The Edmonds City Council at its Tuesday, April 20 meeting agreed to have City Attorney Jeff Taraday bring back for final approval next week an ordinance that reaffirms direction of the emergency six-month tree-removal ordinance it passed in March. The measure prohibits the removal of trees greater than 24 inches in diameter from any private property unless those trees are deemed hazardous.
The idea behind the ordinance, which the council approved March 2, is to give the council time to work on additional, more detailed tree regulations to be included in city code — stage 2 of a two-stage process for updating the city’s tree regulations. The Edmonds Planning Board is scheduled to begin work next week on that second stage.
The ordinance prohibits the removal of larger “heritage trees” — defined as 24 inches in diameter at breast height.
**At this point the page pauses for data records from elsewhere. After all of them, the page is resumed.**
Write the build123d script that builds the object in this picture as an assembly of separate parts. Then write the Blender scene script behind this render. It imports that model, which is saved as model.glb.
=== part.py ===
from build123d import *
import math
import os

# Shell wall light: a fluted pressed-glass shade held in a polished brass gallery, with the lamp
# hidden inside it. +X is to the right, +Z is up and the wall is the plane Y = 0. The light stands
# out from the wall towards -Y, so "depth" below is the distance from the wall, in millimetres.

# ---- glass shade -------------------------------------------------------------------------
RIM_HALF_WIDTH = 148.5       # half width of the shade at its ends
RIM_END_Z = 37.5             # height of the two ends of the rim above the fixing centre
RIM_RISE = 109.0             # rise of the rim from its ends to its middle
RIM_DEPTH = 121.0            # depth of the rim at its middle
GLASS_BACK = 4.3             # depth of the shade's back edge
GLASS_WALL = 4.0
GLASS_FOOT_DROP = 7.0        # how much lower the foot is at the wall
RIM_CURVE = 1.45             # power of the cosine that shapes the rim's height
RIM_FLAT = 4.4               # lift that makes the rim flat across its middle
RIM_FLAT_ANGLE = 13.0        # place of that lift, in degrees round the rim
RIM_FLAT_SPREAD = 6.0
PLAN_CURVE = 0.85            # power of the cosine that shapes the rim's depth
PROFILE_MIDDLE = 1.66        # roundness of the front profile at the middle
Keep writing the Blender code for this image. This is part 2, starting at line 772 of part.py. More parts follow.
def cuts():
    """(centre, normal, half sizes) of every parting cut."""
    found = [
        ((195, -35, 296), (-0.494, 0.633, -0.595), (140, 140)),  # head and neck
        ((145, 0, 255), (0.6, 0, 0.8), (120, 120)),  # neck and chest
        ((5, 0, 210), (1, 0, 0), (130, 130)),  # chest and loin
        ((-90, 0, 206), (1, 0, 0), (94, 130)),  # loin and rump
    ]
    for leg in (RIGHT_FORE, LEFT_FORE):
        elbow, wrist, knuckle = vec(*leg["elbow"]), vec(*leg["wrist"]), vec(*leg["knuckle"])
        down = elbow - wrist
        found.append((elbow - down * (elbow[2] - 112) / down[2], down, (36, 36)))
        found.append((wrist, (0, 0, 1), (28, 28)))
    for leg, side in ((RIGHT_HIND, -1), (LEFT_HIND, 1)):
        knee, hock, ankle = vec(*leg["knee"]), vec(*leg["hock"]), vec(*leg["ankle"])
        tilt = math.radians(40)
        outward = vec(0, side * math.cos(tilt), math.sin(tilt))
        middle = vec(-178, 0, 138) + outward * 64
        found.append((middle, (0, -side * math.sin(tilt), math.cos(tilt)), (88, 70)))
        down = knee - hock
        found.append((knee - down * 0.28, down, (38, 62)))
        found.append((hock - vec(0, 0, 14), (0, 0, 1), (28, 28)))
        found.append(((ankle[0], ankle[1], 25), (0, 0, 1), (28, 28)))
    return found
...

As an emergency measure, it became effective immediately after its March 2 passage.
The purpose of the Tuesday public hearing was determine whether the ordinance should be continued for the full six months, and councilmembers did hear from several residents who opposed it.
“I don’t think the city council has a right to be telling us what we can do with our own property,” said Kimberly Bailey.
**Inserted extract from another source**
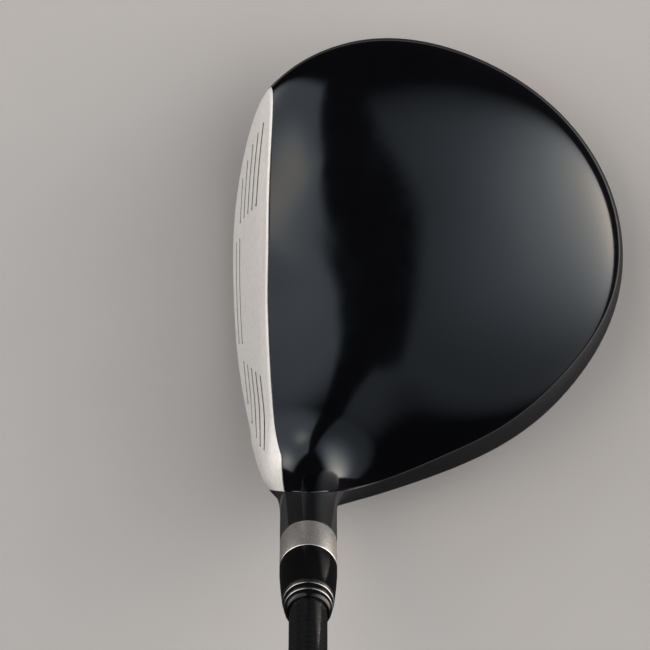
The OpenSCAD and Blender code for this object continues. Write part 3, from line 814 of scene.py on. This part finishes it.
PORT_LOW = 1.0
RECESS_DEPTH = 4.0
on_port = upright(*WEIGHT_AT, PORT_LOW)
port = turned("weight_seat", [
    (0, 12), (0, 11), (2.5, 11), (2.5, RECESS_DEPTH), (8.55, RECESS_DEPTH), (8.55, 0), (PORT_RADIUS, 0),
    (PORT_RADIUS, 5.2), (4.6, 5.2), (4.6, 12)], to_frame=on_port, bevel=0.2)
weight = turned("round_weight", [
    (2.65, 2.4), (4.6, 2.4), (4.6, 0), (6.1, 0), (6.3, 0.35), (6.9, 0.35), (7.1, 0),
    (8.5, 0), (8.5, RECESS_DEPTH - PLAY), (2.65, RECESS_DEPTH - PLAY)], to_frame=on_port, bevel=0.25)
weight_screw, weight_thread = cap_screw("weight_bolt_head", 4.4, 0.2, 2.17, 10.17, 1.41, on_port)

# ---------------------------------------------------------------- shaft and grip


# Places along the shaft axis, and the shaft's outer radius there
SHAFT_MARKS = [0, 100, 773, GRIP_LOW, 1088]
SHAFT_RADII = [4.25, 4.25, 7.0, 7.0, 7.6]


def shaft_radius(s):
    return float(np.interp(s, SHAFT_MARKS, SHAFT_RADII))


shaft = turned("tapered_shaft", [
    (2.63, SOCKET_LOW + PLAY), (4.25, SOCKET_LOW + PLAY), *zip(SHAFT_RADII[1:], SHAFT_MARKS[1:]),
    (6.7, 1088), (6.1, GRIP_LOW), (6.1, 773), (2.63, 100)], bevel=0.2)

GRIP_TURNS = 112
GRIP_MOUTH, GRIP_BUTT = 9.3, 12.6
TAPE = 0.21
HELIX_PITCH = 44.0
HELIX_STARTS = 8
GROOVE_DEPTH = 0.32
RING_PLACES = (4.5, 7.0, 9.5, 253.0, 255.5)


def grip_radius(s):
    share = np.clip((s - GRIP_LOW) / (CLUB_LENGTH - GRIP_LOW), 0, 1)
    return GRIP_MOUTH + (GRIP_BUTT - GRIP_MOUTH) * share ** 0.9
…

Another commenter, who identified himself as Fred G, said he has several large trees on his property “and I feel that it is our right to cut them down if we need to, if they become too large. I think homeowners should decide what’s best for their property,” he added.
Other residents offered a different point of view, including Kristina Stapleton, who stated that she has landmark trees on her property and she supports the emergency ordinance. “My neighbor has been cutting trees that block my view, and I’m sad to see them go. They’re part of Edmonds and what makes Edmonds a beautiful place,” she said.
The emergency ordinance as written does not cover the removal of trees on properties that are going through a permitted development, such as a project that has a building permit, subvision or land use approval. Councilmember Diane Buckshnis argued Tuesday night that private property owners and developers should be treated the same, and proposed removing language that exempts developers from the tree-removal ban. That measure failed on a 3-4 vote, with Councilmembers Buckshnis, Kristiana Johnson and Vivian Olson voting yes.
Councilmembers then voted 4-3 (Councilmembers Buckshnis, Johnson and Olson voting no) to direct the city attorney to bring to next week’s meeting a draft ordinance that follows the direction of the existing emergency ordinance.
The next agenda item was discussion of an interlocal agreement with the Housing Authority of Snohomish County (HASCO) that would allow the housing authority to provide additional housing in Edmonds for low-income households.
A local government agency, HASCO receives federal funding to acquire, develop and operate low-income housing, but it must have an agreement with each city in which it operates. Councilmember Luke Distelhorst explained that while HASCO owns three properties in Edmonds — Edmonds Highlands, Olympic View and Sound View — many areas of the city (see dark green on map below) are not currently covered by the current agreement. This could lead to delays for HASCO in acquiring properties if an opportunity became available.
Under the proposed interlocal agreement, HASCO would still be required to meet all permitting and development requirements, and there would be no associated code, zoning or density changes, Distelhorst said. In addition, the city would not provide financing for any HASCO properties.
The agreement with a regional housing authority could also facilitate possible regional partnerships with neighboring jurisdictions and non-profit organizations for affordable housing intiatives, Distelhorst added.
Councilmembers didn’t take action on the HASCO agreement Tuesday night, but will address it again May 4.
As the meeting neared 10 p.m., it was clear that the council would get through just one item out of five on the new business section of its agenda before needing to extend the meeting time. That prompted Councilmember Adrienne Fraley-Monillas to suggest that the city adminstration needed to do a better job of estimating how long agenda items would take. Councilmember Kristiana Johnson moved to adjourn the meeting at 10 p.m., but that motion failed.
After an affirmative vote to extend the meeting to 10:30 p.m., councilmembers then heard from Parks, Recreation and Cultural Services Director Angie Feser on a proposal to authorize the mayor to sign a $143,000 consultant contract with Portland-based Conservation Technix to update the city’s Parks, Recreation and Open Space (PROS) Plan. Feser described the plan as “a six-year guide and strategic plan for managing and enhancing parks, open space, trails and recreation opportunities in Edmonds.”
She noted that the consultant’s proposal includes a public involvement component with specific plans for reaching community members who use languages other than English and people who have low incomes.
Following her presentation, Feser began fielding a range of specific questions from councilmembers but didn’t get far before it was nearly 10:30 p.m. The council attempted to extend the agenda again but further discussion on the purpose and merits of that extension ensued. As a result, councilmembers weren’t able to take a vote before the 10:30 p.m. extension expired and the meeting abruptly ended.